> [Exercise objective]:
Copy out all of the material exactly as presented.

━━━━

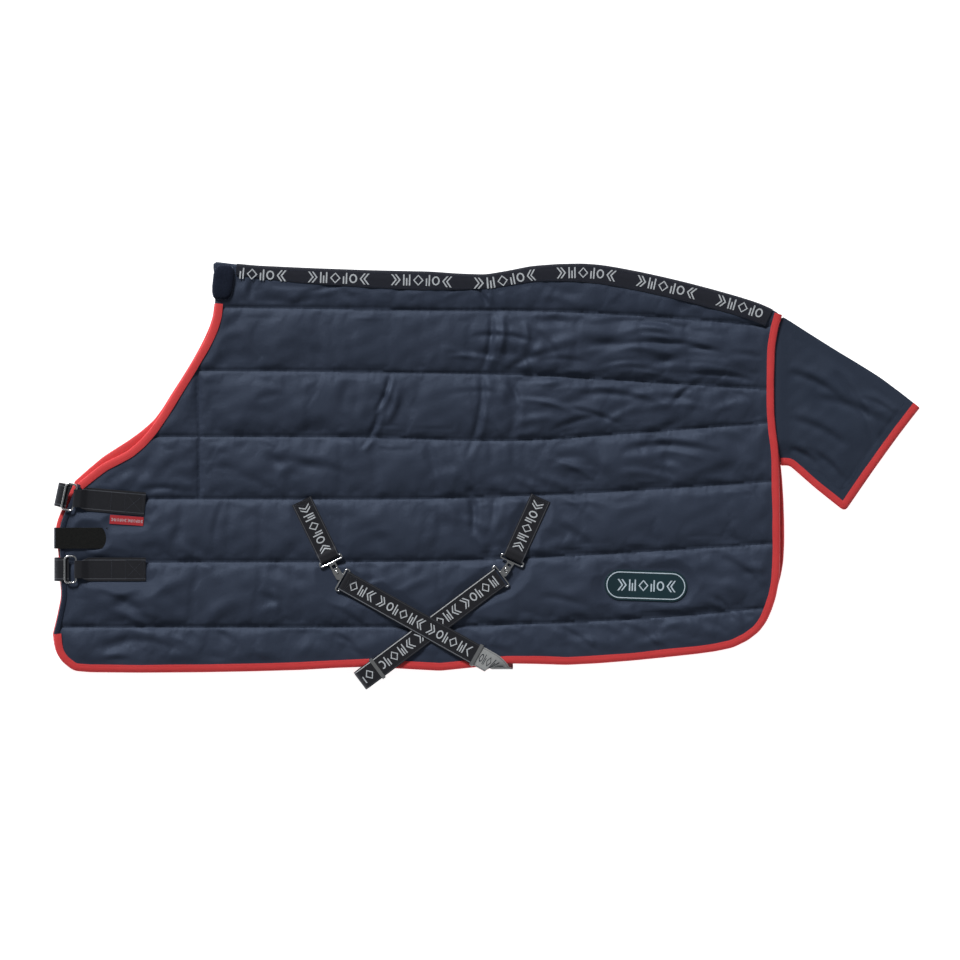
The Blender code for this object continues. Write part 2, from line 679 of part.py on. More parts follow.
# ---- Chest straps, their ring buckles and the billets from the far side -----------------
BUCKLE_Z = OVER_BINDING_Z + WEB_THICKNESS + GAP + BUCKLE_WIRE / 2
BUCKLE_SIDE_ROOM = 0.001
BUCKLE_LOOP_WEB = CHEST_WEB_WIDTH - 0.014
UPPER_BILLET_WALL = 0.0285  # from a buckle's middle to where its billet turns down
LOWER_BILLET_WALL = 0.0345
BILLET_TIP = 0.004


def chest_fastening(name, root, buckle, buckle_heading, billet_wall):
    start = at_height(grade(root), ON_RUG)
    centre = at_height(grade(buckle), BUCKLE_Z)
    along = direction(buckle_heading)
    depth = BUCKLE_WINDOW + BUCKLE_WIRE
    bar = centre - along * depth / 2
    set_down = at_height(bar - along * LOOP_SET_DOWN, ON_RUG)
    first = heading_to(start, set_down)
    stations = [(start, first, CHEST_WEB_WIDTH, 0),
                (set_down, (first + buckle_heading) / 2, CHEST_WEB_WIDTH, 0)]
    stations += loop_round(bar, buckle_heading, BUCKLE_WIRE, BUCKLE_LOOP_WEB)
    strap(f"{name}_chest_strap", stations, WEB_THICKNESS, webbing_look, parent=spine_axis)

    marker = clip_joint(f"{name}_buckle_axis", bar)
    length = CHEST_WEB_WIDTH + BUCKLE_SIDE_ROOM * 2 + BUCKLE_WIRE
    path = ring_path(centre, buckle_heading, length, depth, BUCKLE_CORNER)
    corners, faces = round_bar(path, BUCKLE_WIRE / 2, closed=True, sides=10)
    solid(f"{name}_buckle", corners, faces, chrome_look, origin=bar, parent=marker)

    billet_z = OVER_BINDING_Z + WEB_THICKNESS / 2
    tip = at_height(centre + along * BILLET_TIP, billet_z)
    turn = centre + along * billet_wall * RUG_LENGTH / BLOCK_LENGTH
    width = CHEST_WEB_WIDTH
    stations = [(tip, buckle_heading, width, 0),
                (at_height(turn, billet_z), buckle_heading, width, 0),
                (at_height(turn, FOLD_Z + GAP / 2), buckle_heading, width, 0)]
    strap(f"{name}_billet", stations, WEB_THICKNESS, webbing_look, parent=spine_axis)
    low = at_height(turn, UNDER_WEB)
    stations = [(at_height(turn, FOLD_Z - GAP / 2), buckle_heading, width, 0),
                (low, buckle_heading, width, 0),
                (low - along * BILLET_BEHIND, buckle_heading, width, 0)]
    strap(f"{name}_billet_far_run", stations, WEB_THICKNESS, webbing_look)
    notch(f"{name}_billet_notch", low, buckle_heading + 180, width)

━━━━

> [Worked answer]:
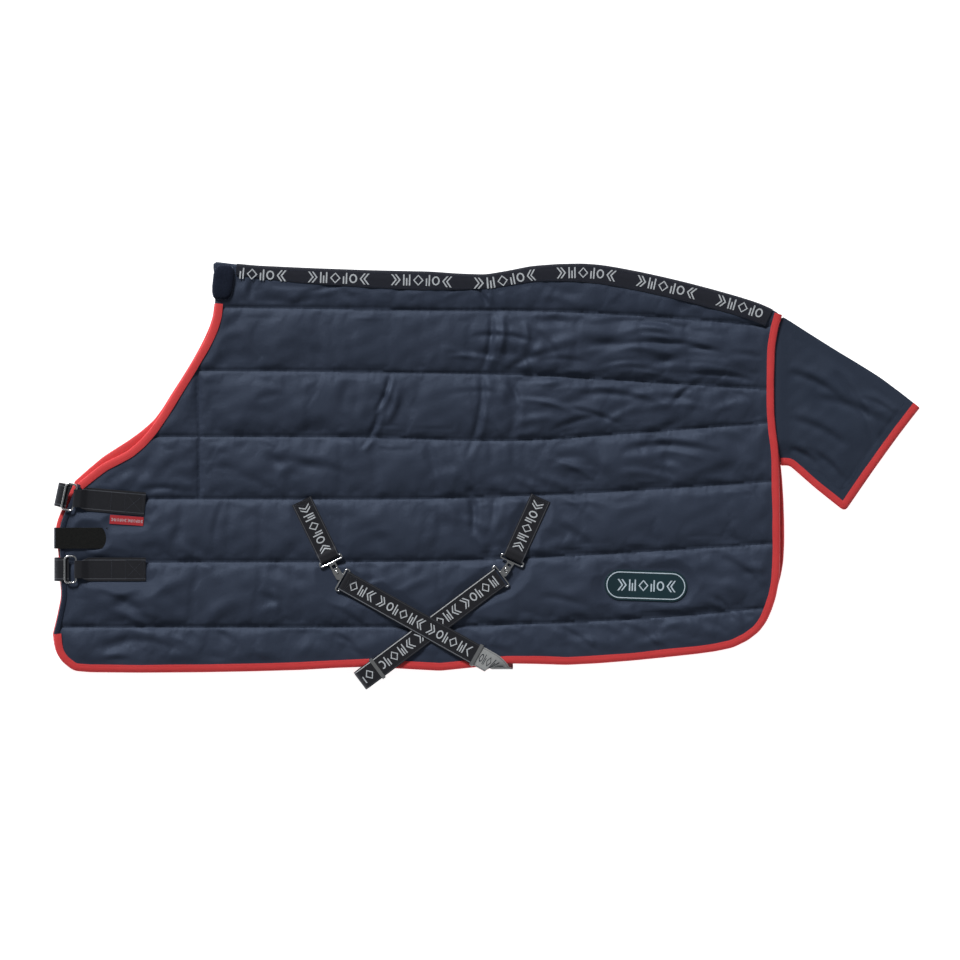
The Blender code for this object continues. Write part 2, from line 679 of part.py on. More parts follow.
# ---- Chest straps, their ring buckles and the billets from the far side -----------------
BUCKLE_Z = OVER_BINDING_Z + WEB_THICKNESS + GAP + BUCKLE_WIRE / 2
BUCKLE_SIDE_ROOM = 0.001
BUCKLE_LOOP_WEB = CHEST_WEB_WIDTH - 0.014
UPPER_BILLET_WALL = 0.0285  # from a buckle's middle to where its billet turns down
LOWER_BILLET_WALL = 0.0345
BILLET_TIP = 0.004


def chest_fastening(name, root, buckle, buckle_heading, billet_wall):
    start = at_height(grade(root), ON_RUG)
    centre = at_height(grade(buckle), BUCKLE_Z)
    along = direction(buckle_heading)
    depth = BUCKLE_WINDOW + BUCKLE_WIRE
    bar = centre - along * depth / 2
    set_down = at_height(bar - along * LOOP_SET_DOWN, ON_RUG)
    first = heading_to(start, set_down)
    stations = [(start, first, CHEST_WEB_WIDTH, 0),
                (set_down, (first + buckle_heading) / 2, CHEST_WEB_WIDTH, 0)]
    stations += loop_round(bar, buckle_heading, BUCKLE_WIRE, BUCKLE_LOOP_WEB)
    strap(f"{name}_chest_strap", stations, WEB_THICKNESS, webbing_look, parent=spine_axis)

    marker = clip_joint(f"{name}_buckle_axis", bar)
    length = CHEST_WEB_WIDTH + BUCKLE_SIDE_ROOM * 2 + BUCKLE_WIRE
    path = ring_path(centre, buckle_heading, length, depth, BUCKLE_CORNER)
    corners, faces = round_bar(path, BUCKLE_WIRE / 2, closed=True, sides=10)
    solid(f"{name}_buckle", corners, faces, chrome_look, origin=bar, parent=marker)

    billet_z = OVER_BINDING_Z + WEB_THICKNESS / 2
    tip = at_height(centre + along * BILLET_TIP, billet_z)
    turn = centre + along * billet_wall * RUG_LENGTH / BLOCK_LENGTH
    width = CHEST_WEB_WIDTH
    stations = [(tip, buckle_heading, width, 0),
                (at_height(turn, billet_z), buckle_heading, width, 0),
                (at_height(turn, FOLD_Z + GAP / 2), buckle_heading, width, 0)]
    strap(f"{name}_billet", stations, WEB_THICKNESS, webbing_look, parent=spine_axis)
    low = at_height(turn, UNDER_WEB)
    stations = [(at_height(turn, FOLD_Z - GAP / 2), buckle_heading, width, 0),
                (low, buckle_heading, width, 0),
                (low - along * BILLET_BEHIND, buckle_heading, width, 0)]
    strap(f"{name}_billet_far_run", stations, WEB_THICKNESS, webbing_look)
    notch(f"{name}_billet_notch", low, buckle_heading + 180, width)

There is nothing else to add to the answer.